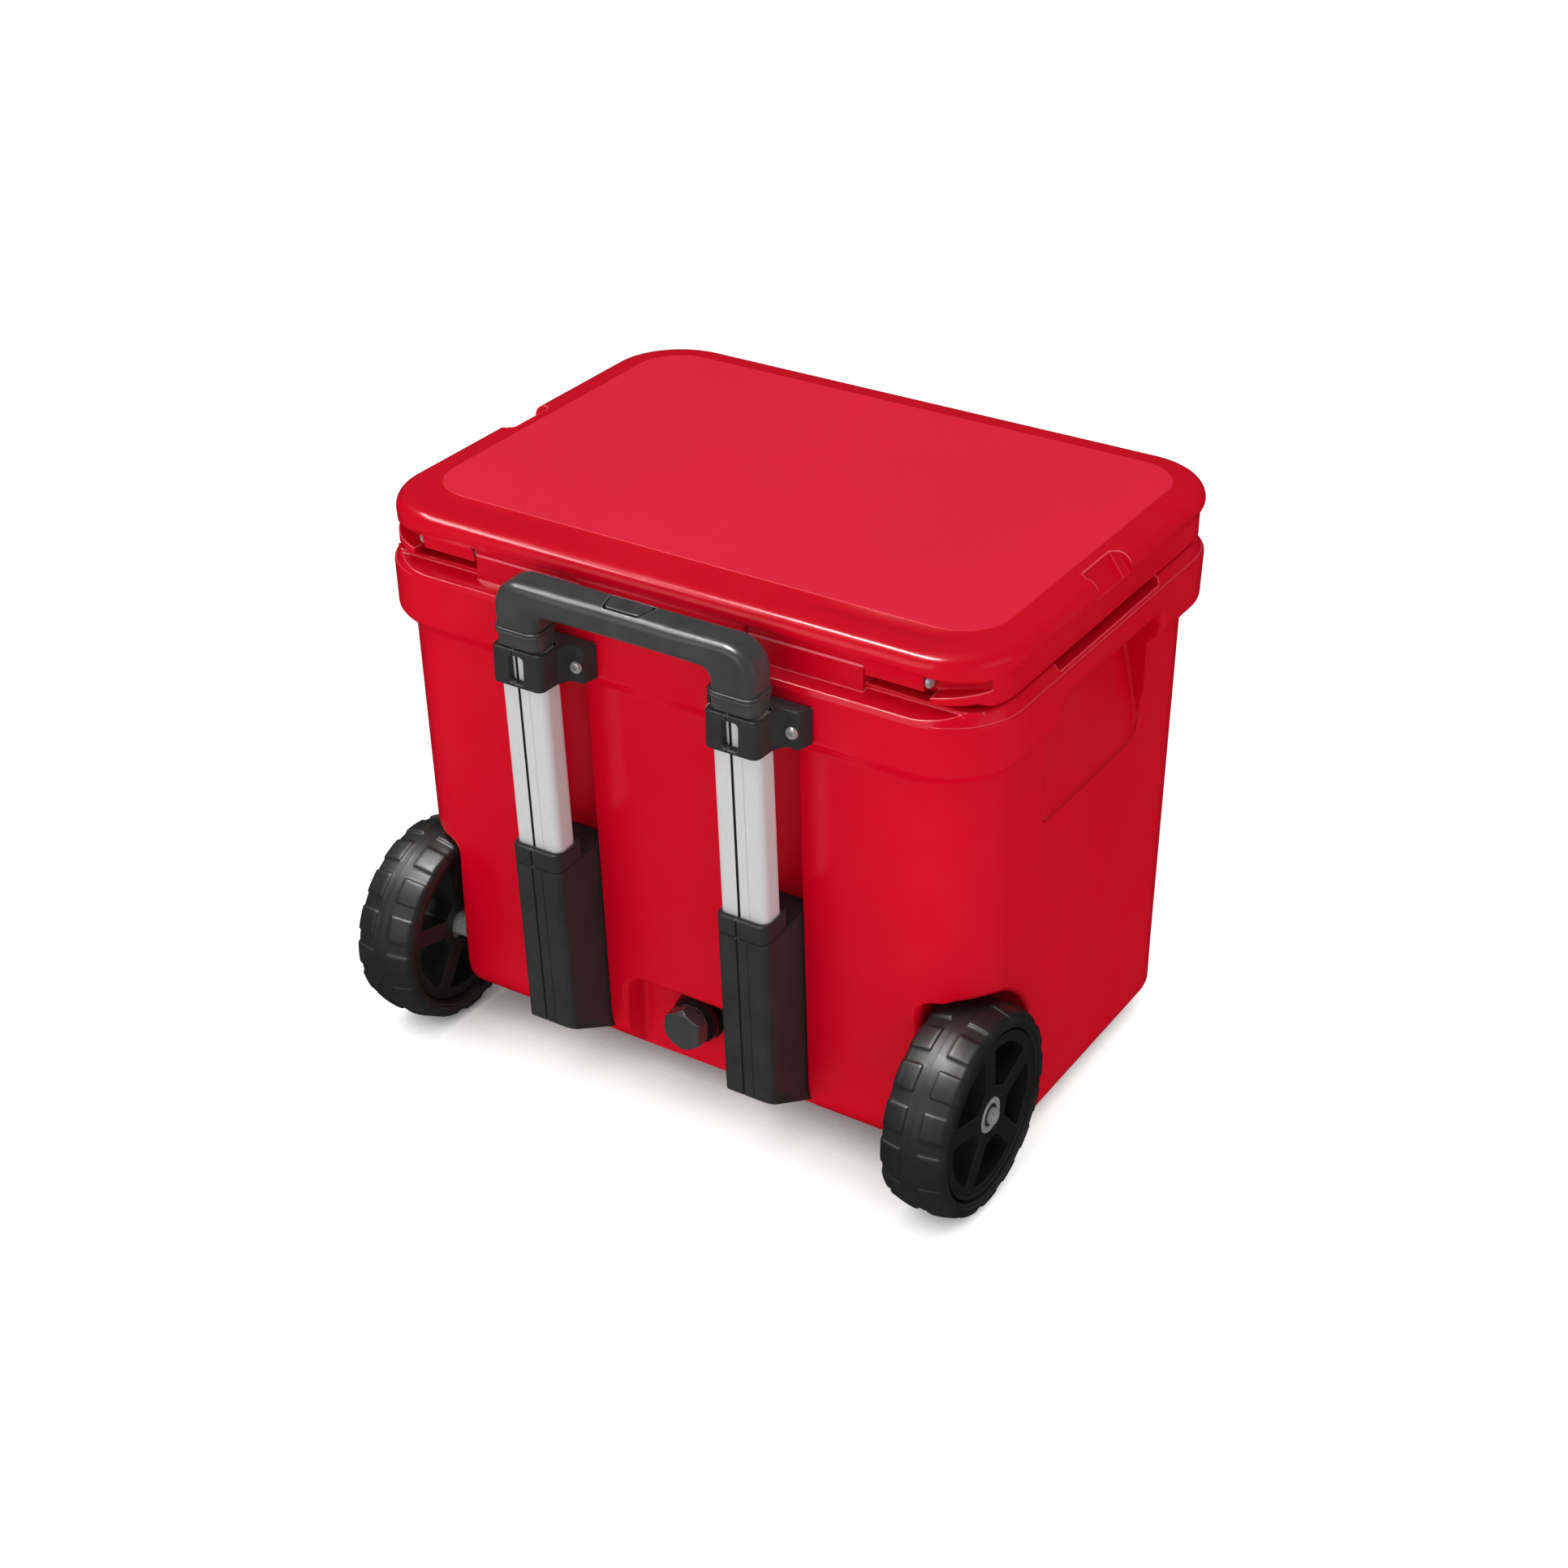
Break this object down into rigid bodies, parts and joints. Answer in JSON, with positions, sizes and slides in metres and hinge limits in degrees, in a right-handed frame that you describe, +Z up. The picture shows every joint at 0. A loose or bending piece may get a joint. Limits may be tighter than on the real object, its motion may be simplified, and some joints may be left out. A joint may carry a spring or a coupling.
{
  "type": "wheeled cooler chest",
  "caption": "Rigid insulated chest with a hinged lid, front latches, a telescoping pull handle, wheels under the rear edge and a screw-in drain plug.",
  "frame": {"origin": "bottom centre of the whole object's bounding box, on the floor", "axes": "+Z up, +Y to the side with the wheels and the pull handle, +X along the chest's length"},
  "size_m": [0.623, 0.5228, 0.5355],
  "materials": {
    "red_polyethylene": "glossy red moulded polyethylene with a matte panel on top of the lid",
    "black_plastic": "satin black moulded plastic",
    "charcoal_grip": "soft-touch charcoal",
    "tyre_rubber": "matte black blocks on a solid tyre",
    "foot_rubber": "matte black rubber",
    "satin_aluminium": "satin anodised, drawn lengthways",
    "zinc_steel": "bright zinc",
    "grey_seal": "soft grey seal"
  },
  "bodies": {
    "chest": {"axle_clip_left": "zinc_steel", "axle_clip_right": "zinc_steel", "axle_left": "zinc_steel", "axle_right": "zinc_steel", "axle_spacer_left": "zinc_steel", "axle_spacer_right": "zinc_steel", "clamp_screw_left_inner": "zinc_steel", "clamp_screw_left_outer": "zinc_steel", "clamp_screw_right_inner": "zinc_steel", "clamp_screw_right_outer": "zinc_steel", "drain_spout": "black_plastic", "front_foot_left": "foot_rubber", "front_foot_right": "foot_rubber", "handle_housing_left": "black_plastic", "handle_housing_right": "black_plastic", "hinge_pin_left": "zinc_steel", "hinge_pin_right": "zinc_steel", "housing_cap_left": "black_plastic", "housing_cap_right": "black_plastic", "latch_pin_left": "zinc_steel", "latch_pin_right": "zinc_steel", "outer_tube_left": "satin_aluminium", "outer_tube_right": "satin_aluminium", "tub_shell": "red_polyethylene", "tube_clamp_left": "black_plastic", "tube_clamp_right": "black_plastic"},
    "lid": {"lid_shell": "red_polyethylene", "lid_gasket": "grey_seal"},
    "drain_seal": {"drain_washer": "grey_seal"},
    "drain_plug": {"drain_cap": "black_plastic"},
    "handle_stage_1": {"middle_tube_left": "satin_aluminium", "middle_tube_right": "satin_aluminium"},
    "handle_stage_2": {"inner_tube_left": "satin_aluminium", "inner_tube_right": "satin_aluminium", "handle_grip": "charcoal_grip"},
    "release_button": {"handle_button": "black_plastic"},
    "latch_left": {"latch_left": "black_plastic"},
    "wheel_left": {"wheel_tyre_left": "tyre_rubber", "wheel_rim_left": "black_plastic", "bearing_outer_left": "zinc_steel", "bearing_inner_left": "zinc_steel"},
    "latch_right": {"latch_right": "black_plastic"},
    "wheel_right": {"wheel_tyre_right": "tyre_rubber", "wheel_rim_right": "black_plastic", "bearing_outer_right": "zinc_steel", "bearing_inner_right": "zinc_steel"}
  },
  "joints": [
    {"name": "lid_hinge", "type": "hinge", "parent": "chest", "child": "lid", "pos_m": [0, 0.1876, 0.5065], "axis": [-1, 0, 0], "range_deg": [0, 92]},
    {"name": "handle_stage_1_slide", "type": "slide", "parent": "chest", "child": "handle_stage_1", "axis": [0, 0.0549, 0.9985], "range_m": [0, 0.22]},
    {"name": "handle_stage_2_slide", "type": "slide", "parent": "handle_stage_1", "child": "handle_stage_2", "axis": [0, 0.0549, 0.9985], "range_m": [0, 0.22]},
    {"name": "release_button_press", "type": "slide", "parent": "handle_stage_2", "child": "release_button", "axis": [0, -0.0549, -0.9985], "range_m": [0, 0.003], "stiffness_N_per_m": 300},
    {"name": "wheel_left_spin", "type": "hinge", "parent": "chest", "child": "wheel_left", "pos_m": [0.309, 0.1651, 0.0963], "axis": [1, 0, 0], "continuous": true},
    {"name": "wheel_right_spin", "type": "hinge", "parent": "chest", "child": "wheel_right", "pos_m": [-0.309, 0.1651, 0.0963], "axis": [1, 0, 0], "continuous": true},
    {"name": "latch_left_pivot", "type": "hinge", "parent": "chest", "child": "latch_left", "pos_m": [0.15, -0.2419, 0.438], "axis": [1, 0, 0], "range_deg": [0, 90]},
    {"name": "latch_right_pivot", "type": "hinge", "parent": "chest", "child": "latch_right", "pos_m": [-0.15, -0.2419, 0.438], "axis": [1, 0, 0], "range_deg": [0, 90]},
    {"name": "drain_seal_travel", "type": "slide", "parent": "chest", "child": "drain_seal", "axis": [0, 1, 0], "range_m": [0, 0.0061]},
    {"name": "drain_plug_turn", "type": "hinge", "parent": "drain_seal", "child": "drain_plug", "pos_m": [-0.007, 0.1561, 0.085], "axis": [0, 1, 0], "range_deg": [0, 720]}
  ],
  "couplings": [
    {"joint": "drain_seal_travel", "follows": "drain_plug_turn", "m_per_rad": 0.00047746}
  ]
}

• Exercise instructions:
From the preceding material, extract every line exactly.

• Written response:
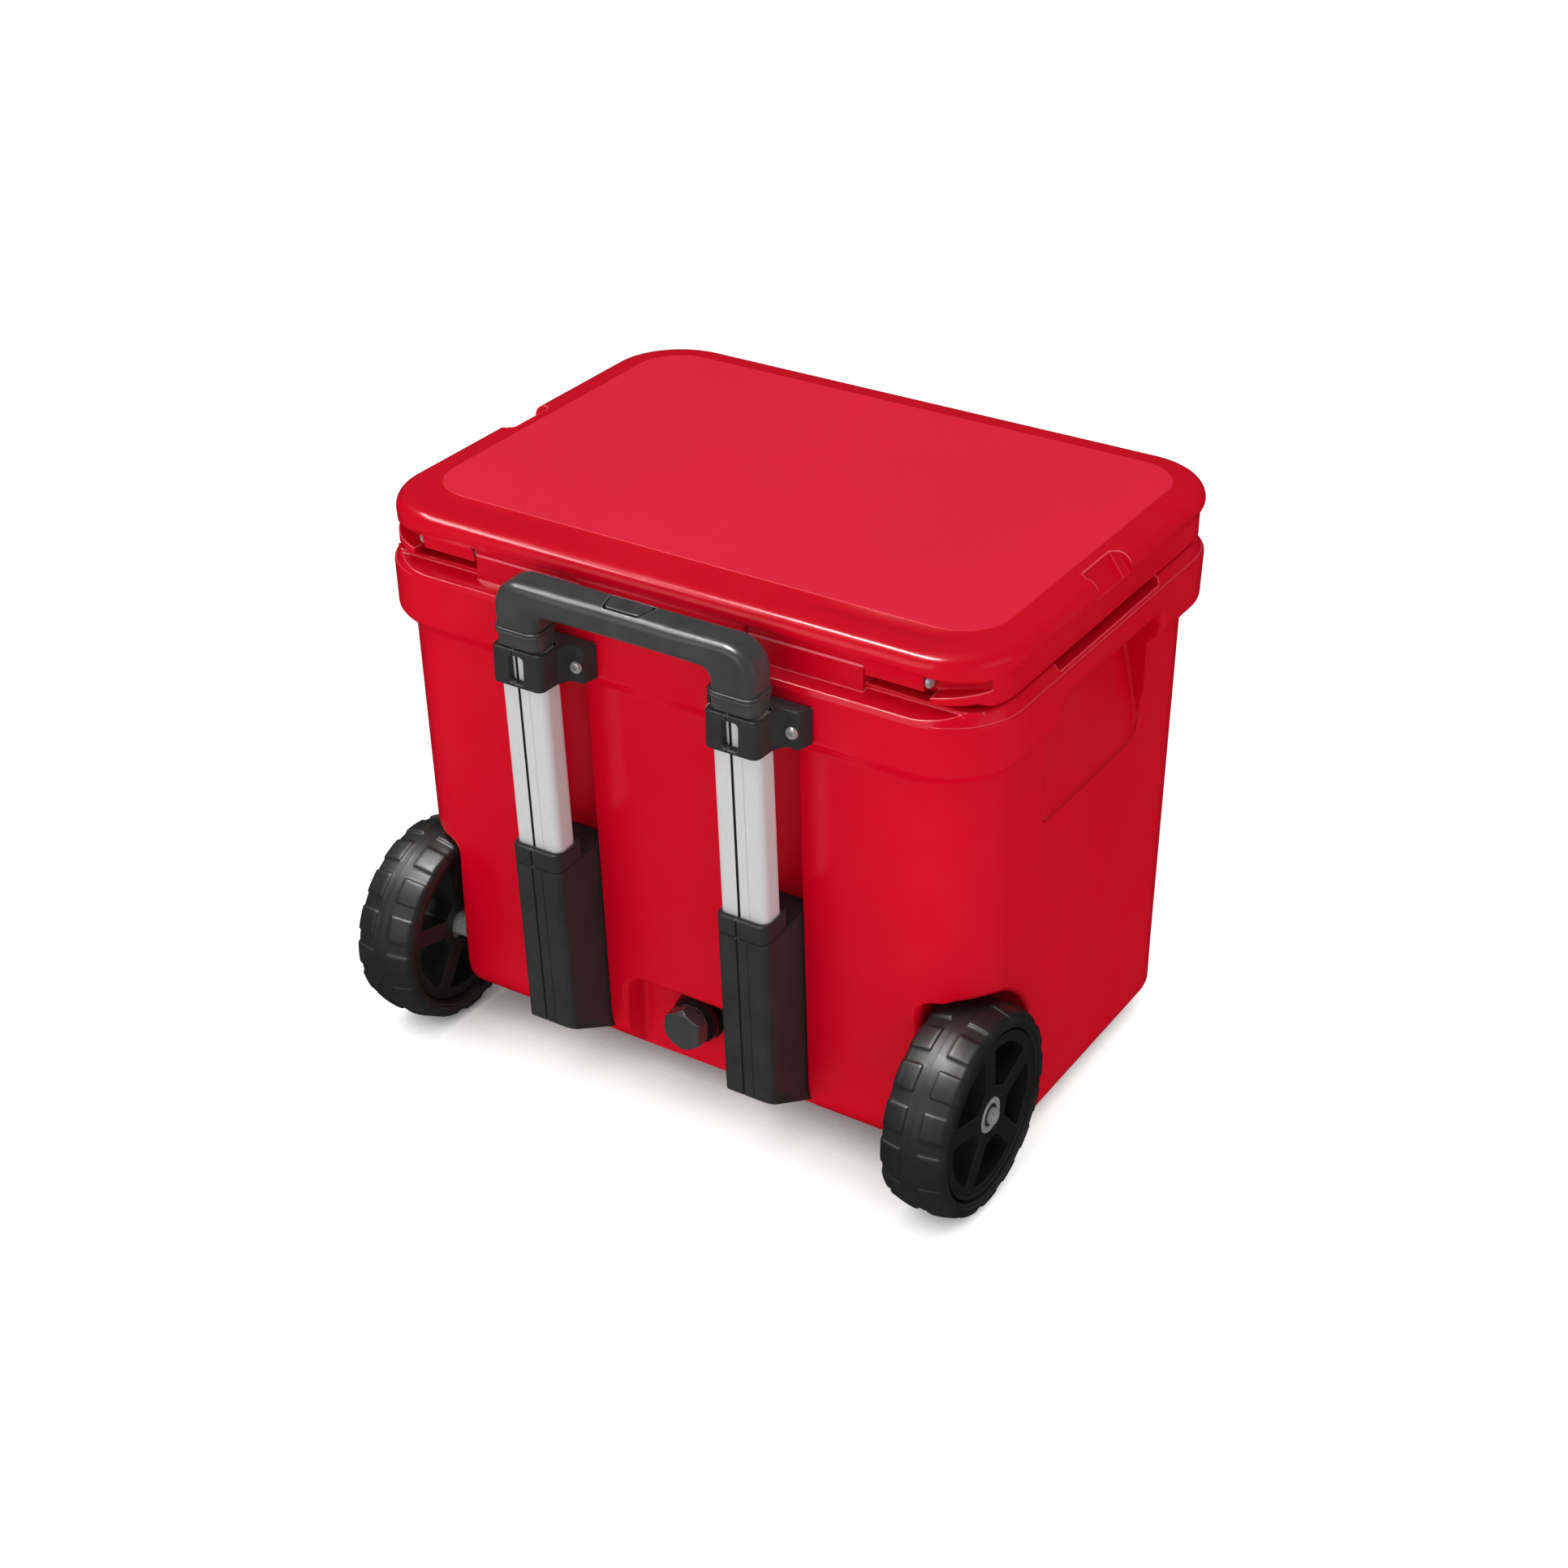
Break this object down into rigid bodies, parts and joints. Answer in JSON, with positions, sizes and slides in metres and hinge limits in degrees, in a right-handed frame that you describe, +Z up. The picture shows every joint at 0. A loose or bending piece may get a joint. Limits may be tighter than on the real object, its motion may be simplified, and some joints may be left out. A joint may carry a spring or a coupling.
{
  "type": "wheeled cooler chest",
  "caption": "Rigid insulated chest with a hinged lid, front latches, a telescoping pull handle, wheels under the rear edge and a screw-in drain plug.",
  "frame": {"origin": "bottom centre of the whole object's bounding box, on the floor", "axes": "+Z up, +Y to the side with the wheels and the pull handle, +X along the chest's length"},
  "size_m": [0.623, 0.5228, 0.5355],
  "materials": {
    "red_polyethylene": "glossy red moulded polyethylene with a matte panel on top of the lid",
    "black_plastic": "satin black moulded plastic",
    "charcoal_grip": "soft-touch charcoal",
    "tyre_rubber": "matte black blocks on a solid tyre",
    "foot_rubber": "matte black rubber",
    "satin_aluminium": "satin anodised, drawn lengthways",
    "zinc_steel": "bright zinc",
    "grey_seal": "soft grey seal"
  },
  "bodies": {
    "chest": {"axle_clip_left": "zinc_steel", "axle_clip_right": "zinc_steel", "axle_left": "zinc_steel", "axle_right": "zinc_steel", "axle_spacer_left": "zinc_steel", "axle_spacer_right": "zinc_steel", "clamp_screw_left_inner": "zinc_steel", "clamp_screw_left_outer": "zinc_steel", "clamp_screw_right_inner": "zinc_steel", "clamp_screw_right_outer": "zinc_steel", "drain_spout": "black_plastic", "front_foot_left": "foot_rubber", "front_foot_right": "foot_rubber", "handle_housing_left": "black_plastic", "handle_housing_right": "black_plastic", "hinge_pin_left": "zinc_steel", "hinge_pin_right": "zinc_steel", "housing_cap_left": "black_plastic", "housing_cap_right": "black_plastic", "latch_pin_left": "zinc_steel", "latch_pin_right": "zinc_steel", "outer_tube_left": "satin_aluminium", "outer_tube_right": "satin_aluminium", "tub_shell": "red_polyethylene", "tube_clamp_left": "black_plastic", "tube_clamp_right": "black_plastic"},
    "lid": {"lid_shell": "red_polyethylene", "lid_gasket": "grey_seal"},
    "drain_seal": {"drain_washer": "grey_seal"},
    "drain_plug": {"drain_cap": "black_plastic"},
    "handle_stage_1": {"middle_tube_left": "satin_aluminium", "middle_tube_right": "satin_aluminium"},
    "handle_stage_2": {"inner_tube_left": "satin_aluminium", "inner_tube_right": "satin_aluminium", "handle_grip": "charcoal_grip"},
    "release_button": {"handle_button": "black_plastic"},
    "latch_left": {"latch_left": "black_plastic"},
    "wheel_left": {"wheel_tyre_left": "tyre_rubber", "wheel_rim_left": "black_plastic", "bearing_outer_left": "zinc_steel", "bearing_inner_left": "zinc_steel"},
    "latch_right": {"latch_right": "black_plastic"},
    "wheel_right": {"wheel_tyre_right": "tyre_rubber", "wheel_rim_right": "black_plastic", "bearing_outer_right": "zinc_steel", "bearing_inner_right": "zinc_steel"}
  },
  "joints": [
    {"name": "lid_hinge", "type": "hinge", "parent": "chest", "child": "lid", "pos_m": [0, 0.1876, 0.5065], "axis": [-1, 0, 0], "range_deg": [0, 92]},
    {"name": "handle_stage_1_slide", "type": "slide", "parent": "chest", "child": "handle_stage_1", "axis": [0, 0.0549, 0.9985], "range_m": [0, 0.22]},
    {"name": "handle_stage_2_slide", "type": "slide", "parent": "handle_stage_1", "child": "handle_stage_2", "axis": [0, 0.0549, 0.9985], "range_m": [0, 0.22]},
    {"name": "release_button_press", "type": "slide", "parent": "handle_stage_2", "child": "release_button", "axis": [0, -0.0549, -0.9985], "range_m": [0, 0.003], "stiffness_N_per_m": 300},
    {"name": "wheel_left_spin", "type": "hinge", "parent": "chest", "child": "wheel_left", "pos_m": [0.309, 0.1651, 0.0963], "axis": [1, 0, 0], "continuous": true},
    {"name": "wheel_right_spin", "type": "hinge", "parent": "chest", "child": "wheel_right", "pos_m": [-0.309, 0.1651, 0.0963], "axis": [1, 0, 0], "continuous": true},
    {"name": "latch_left_pivot", "type": "hinge", "parent": "chest", "child": "latch_left", "pos_m": [0.15, -0.2419, 0.438], "axis": [1, 0, 0], "range_deg": [0, 90]},
    {"name": "latch_right_pivot", "type": "hinge", "parent": "chest", "child": "latch_right", "pos_m": [-0.15, -0.2419, 0.438], "axis": [1, 0, 0], "range_deg": [0, 90]},
    {"name": "drain_seal_travel", "type": "slide", "parent": "chest", "child": "drain_seal", "axis": [0, 1, 0], "range_m": [0, 0.0061]},
    {"name": "drain_plug_turn", "type": "hinge", "parent": "drain_seal", "child": "drain_plug", "pos_m": [-0.007, 0.1561, 0.085], "axis": [0, 1, 0], "range_deg": [0, 720]}
  ],
  "couplings": [
    {"joint": "drain_seal_travel", "follows": "drain_plug_turn", "m_per_rad": 0.00047746}
  ]
}